More modesty by the faithful, and more self-restraint would seem like a better way to go. In any case, many of the defamatory actions addressed against holy figures of one or the other religion are usually of bad taste and laughable by themselves. One who is assured of the value of one’s beliefs should not give in to such cheap provocation. Rather one should be inspired by the norms of behaviour promoted by most if not all religious traditions. Among them prominently figures “the golden rule”, which stipulates that one should treat others as one expects others to treat oneself.

A few final thoughts: In case one believes that sacrilegious acts are aimed primarily at Islam, one should reconsider. Christ has been the subject of books, theatrical plays, movies, etc. many of which the official churches would never accept. In the past the church had the temporal power to punish, even burn or otherwise eliminate, those considered blasphemous. It is rightly considered a sign of progress in the West that this is no longer the case. Separation of church and state, freedom of religious and other beliefs, and tolerance is the way to go for stable nations and for a stable world.

The US can be accused of many things but at least internally it sticks to such principles and respects religious freedom and identity.

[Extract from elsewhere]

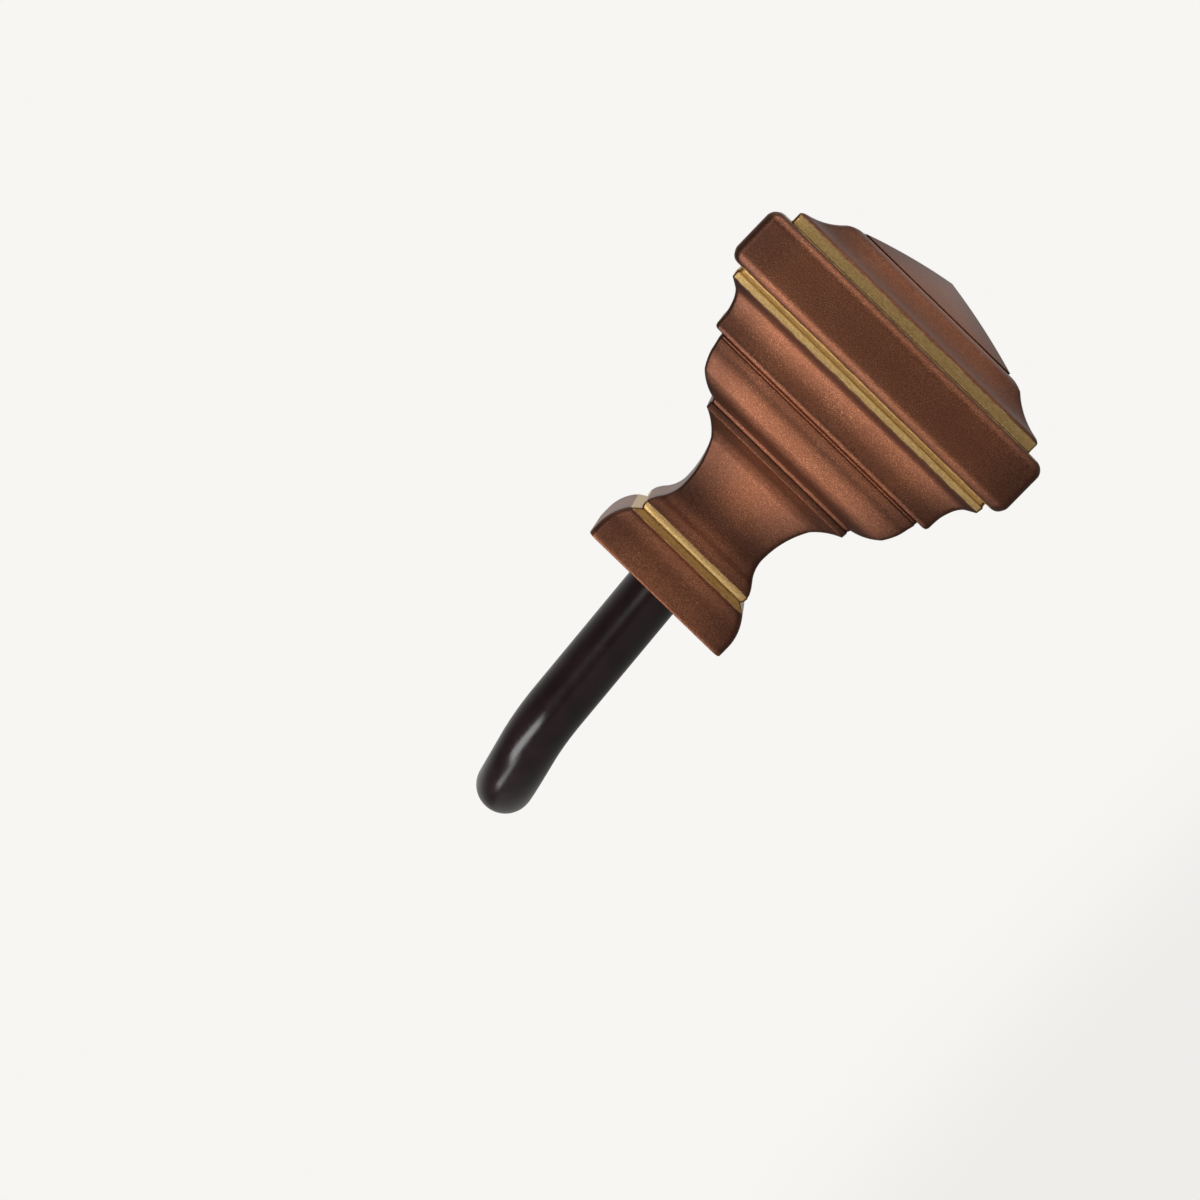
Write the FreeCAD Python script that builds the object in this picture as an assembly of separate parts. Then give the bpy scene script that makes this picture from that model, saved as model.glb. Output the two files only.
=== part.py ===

That should be recognized, along with the measured as of now at least response of the US government to the violence against its diplomatic missions. Ambassadors and other emissaries have been respected from time immemorial, and should continue to be so. Even if they are messengers of bad or unpleasant news, it has long ago been recognized that such messengers are important for keeping the communications going even between enemies. Because dialogue can eventually lead to solutions, otherwise irrational violence and destruction prevail on all sides.